В самом уже конце века Владимир Соловьёв впервые, как он выразился, рассмотрел поэзию Тютчева по существу. Он уподобил её драгоценному кладу в недрах русской земли, остающемуся без употребления и даже без описания. Он назвал всех более или менее, кто ценил Тютчева и восторженно отзывался о нём, – Льва Толстого, Тургенева, Фета, Ап. Григорьева – не назвал несправедливо лишь Некрасова, – но констатировал, что «специального разбора или объяснения его поэзии до сих пор не существует в нашей литературе». [589]
589
В. С. Соловьёв. Философия искусства и литературная критика. М., 1991. C. 473, 477.
Фетовскую статью 1859 г., возможно, за давностью он уже не помнил. Между тем именно Фет за 36 лет до Соловьёва первый подверг поэзию Тютчева достаточно специальному разбору и достаточно пристально рассмотрел устройство тютчевской лирики как особого мира со своим внутренним пространством и своей архитектоникой. Именно этим понятием, не совсем привычным для литературного уха тех лет, он пользовался – понятием архитектонической перспективы. С точки зрения будущей литературной теории центральным местом статьи представляется сопоставление одного стихотворения Пушкина и одного стихотворения Тютчева – «Сожжённого письма» и «Как над горячею золой…» Фета интересует, как чувство и мысль соотносятся во внутренней перспективе двух тематически соотносимых стихотворений.
В статье предпринят настоящий структурный анализ двух пьес. И установлено, что у Пушкина за первым планом изобразительным и вещественным проглядывает на втором плане чувство, а живая мысль стихотворения улетела в беспредельную глубину перспективы и веет там до того отдалённо и тонко, что о ней можно спорить как о форме лёгкого облака.

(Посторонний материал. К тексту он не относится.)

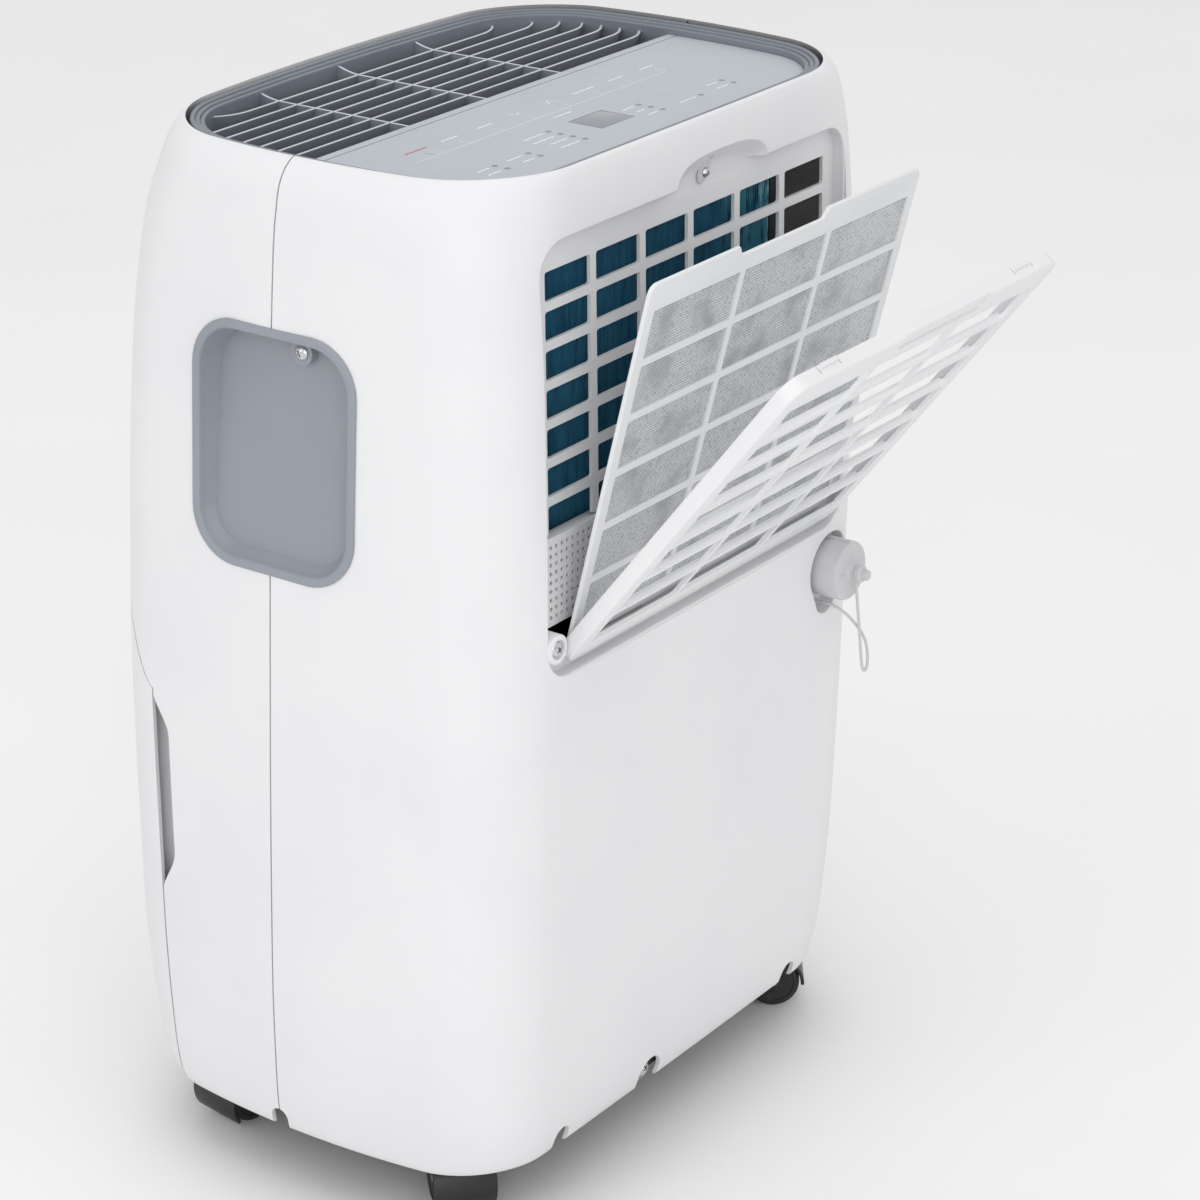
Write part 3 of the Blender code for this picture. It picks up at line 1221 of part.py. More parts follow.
def main():
    clear_scene()
    make_front_shell()
    make_rear_shell()
    make_base_pan()
    make_outlet_grille()
    make_control_panel()
    make_display_window()
    make_control_board()
    make_side_grip("side_grip_right", 1)
    make_side_grip("side_grip_left", -1)
    make_rear_flap()
    make_filter()
    make_sensor_cover()
    make_drain_spout()
    make_drain_cap()
    make_tube("cap_tether", TETHER_ROUTE, TETHER_DIAMETER, "cap_grey", 0.0036)
    make_bucket()
    make_bucket_cover()
    make_bucket_float()
    make_coil("evaporator_coil", EVAPORATOR_Y, "fin_blue", 1)
    make_coil("condenser_coil", CONDENSER_Y, "fin_aluminium", -1)
    make_drain_pan()
    make_fan_housing()
    make_fan_impeller()
    make_fan_motor()
    make_partition()
    make_compressor()
    make_compressor_feet()
    make_capacitor()
    make_bucket_switch()
    make_pipes()
    make_screws()
    make_casters()
    stand_on_origin()


main()
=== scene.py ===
"""Looks of a portable compressor dehumidifier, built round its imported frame."""
import math

import bmesh
import bpy
from mathutils import Matrix, Vector
from mathutils.bvhtree import BVHTree


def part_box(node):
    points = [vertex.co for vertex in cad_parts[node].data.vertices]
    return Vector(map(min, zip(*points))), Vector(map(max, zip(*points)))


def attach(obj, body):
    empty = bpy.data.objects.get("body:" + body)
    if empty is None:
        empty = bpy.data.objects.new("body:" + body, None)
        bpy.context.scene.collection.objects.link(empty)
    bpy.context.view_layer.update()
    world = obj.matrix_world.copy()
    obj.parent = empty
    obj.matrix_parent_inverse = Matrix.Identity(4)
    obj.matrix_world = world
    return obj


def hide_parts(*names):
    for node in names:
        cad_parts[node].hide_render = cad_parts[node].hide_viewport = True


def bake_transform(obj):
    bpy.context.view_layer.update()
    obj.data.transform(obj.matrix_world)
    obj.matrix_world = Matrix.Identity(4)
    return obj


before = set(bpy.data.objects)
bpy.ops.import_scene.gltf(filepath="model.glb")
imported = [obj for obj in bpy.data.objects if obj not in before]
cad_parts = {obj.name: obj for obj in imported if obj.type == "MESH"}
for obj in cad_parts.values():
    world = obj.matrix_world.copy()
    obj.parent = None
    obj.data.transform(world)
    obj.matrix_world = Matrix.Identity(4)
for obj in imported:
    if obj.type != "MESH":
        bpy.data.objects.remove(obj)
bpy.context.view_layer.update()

# The design is drawn about the cabinet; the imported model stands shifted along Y.
PANEL_FRONT_Y = -0.0022
SHIFT_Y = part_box("control_panel")[0][1] - PANEL_FRONT_Y
SHIFT = Matrix.Translation((0, SHIFT_Y, 0))

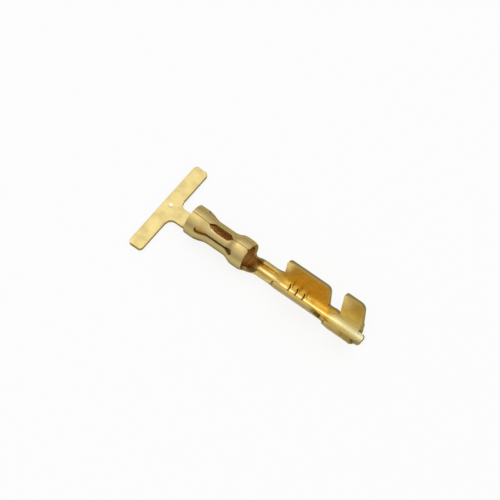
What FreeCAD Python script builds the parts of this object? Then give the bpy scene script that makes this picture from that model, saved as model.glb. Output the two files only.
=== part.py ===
"""Crimp socket contact, stamped and rolled from one strip of brass 0.25 mm thick.

The contact lies along +X with its crimp wings up. The origin is the centre of the
socket's mouth, on the bore axis. In front of the mouth a flat tab still joins the
contact to the piece of carrier strip that it was cut off with.
"""
import FreeCAD
import Part
import math
import os

# Sheet and carrier strip, in millimetres
THICKNESS = 0.25
CARRIER_PITCH = 6.35
CARRIER_WIDTH = 0.93
CARRIER_CORNER = 0.22
TAB_LENGTH = 1.36
TAB_WIDTH = 0.96
TAB_FILLET = 0.42
TAB_ROLL = 0.45
TAB_FOOT_FILLET = 0.28
DIMPLE_RADIUS = 0.16
DIMPLE_DEPTH = 0.04
DIMPLE_OFFSET = 0.20

# Socket barrel: mouth ring, waist that grips the pin, rear ring
MOUTH_OUTER_RADIUS = 0.945
PIN_RADIUS = 0.51
GRIP_BITE = 0.02
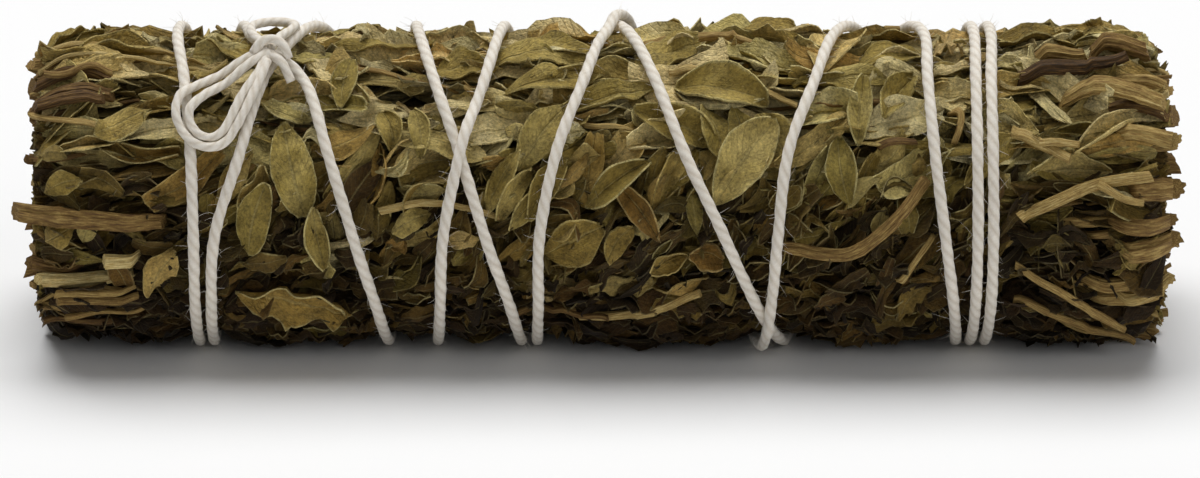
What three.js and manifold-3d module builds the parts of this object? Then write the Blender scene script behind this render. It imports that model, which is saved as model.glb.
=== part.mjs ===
// A bunch of dried sage: nineteen sprigs laid side by side and bound with one cotton string.
// Millimetres, +Z up, +X along the bunch. It lies on the plane Z = 0 on its flattened underside.

import * as THREE from 'three';
import { TessellateModifier } from 'three/addons/modifiers/TessellateModifier.js';
import { mergeVertices } from 'three/addons/utils/BufferGeometryUtils.js';
import Module from 'manifold-3d';

// ---- Driving dimensions, mm and degrees --------------------------------------------------------

const LEAF_RADIUS = 17.8; // leaf mass, under the string
const INNER_RING_RADIUS = 11.3; // where the outer ring of sprigs meets the inner ring
const CORE_RADIUS = 4.9; // the middle sprig
const AXIS_HEIGHT = 19.2; // of the bunch's axis over the surface it lies on
const UNDERSIDE_BULGE = 2.4; // how much the leaf mass swells between string and surface
const UNDERSIDE_SPREAD = 35; // degrees over which that swelling fades
const LEFT_END = -69.5;
const RIGHT_END = 69.5;
const END_TAPER = 0.035; // share of the radius lost at the two trimmed ends
const TAPER_LENGTH = 18;

const STRING_DIAMETER = 1.4;
const STRING_RADIUS = 19.6; // of the string's centreline round the bunch's axis
const STRING_FLOOR = 0.8; // lowest height of that centreline
const HOP = 2.0; // how far one pass climbs over another
const HOP_FLAT = 4; // half the length of string that stays at that height
const HOP_LENGTH = 11; // from the crossing to where it is down again
const GROOVE_REACH = 62; // degrees either side of the lowest point where the string is sunk in
const KNOT_RADIUS = 1.6;

const GAP = 0.3; // between neighbouring solids
const STEM_ROOM = 0.45; // between a stem and the six-sided channel through its leaves
const STEM_WAIST = 0.14; // share of a stem's radius lost between its nodes
const LEAF_THICKNESS = 0.4;
const LEAF_FACET = 4.6; // longest edge on a single outer leaf, so that it follows the round
const SURFACE_ARC = THREE.MathUtils.degToRad(LEAF_RADIUS); // mm of surface for one degree

// ---- Finishes ----------------------------------------------------------------------------------

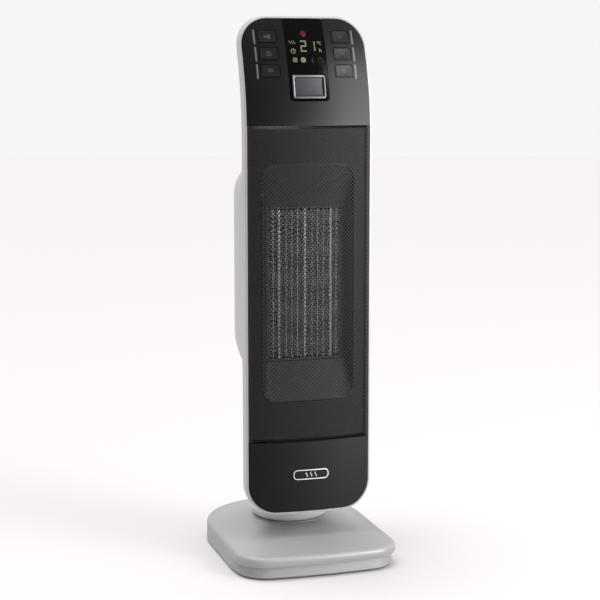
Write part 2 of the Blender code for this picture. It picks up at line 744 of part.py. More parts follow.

Не то у Тютчева в его тоже «сожжённом письме»: здесь самое первое слово сравнения – Как… – управляет картиной и ставит её в подчинённое положение к мысли, которая выступает сразу вперёд, а в последнем четверостишии так вспыхивает, «что самый образ пылающего письма бледнеет перед её сиянием». Мысль на первом плане архитектонической перспективы.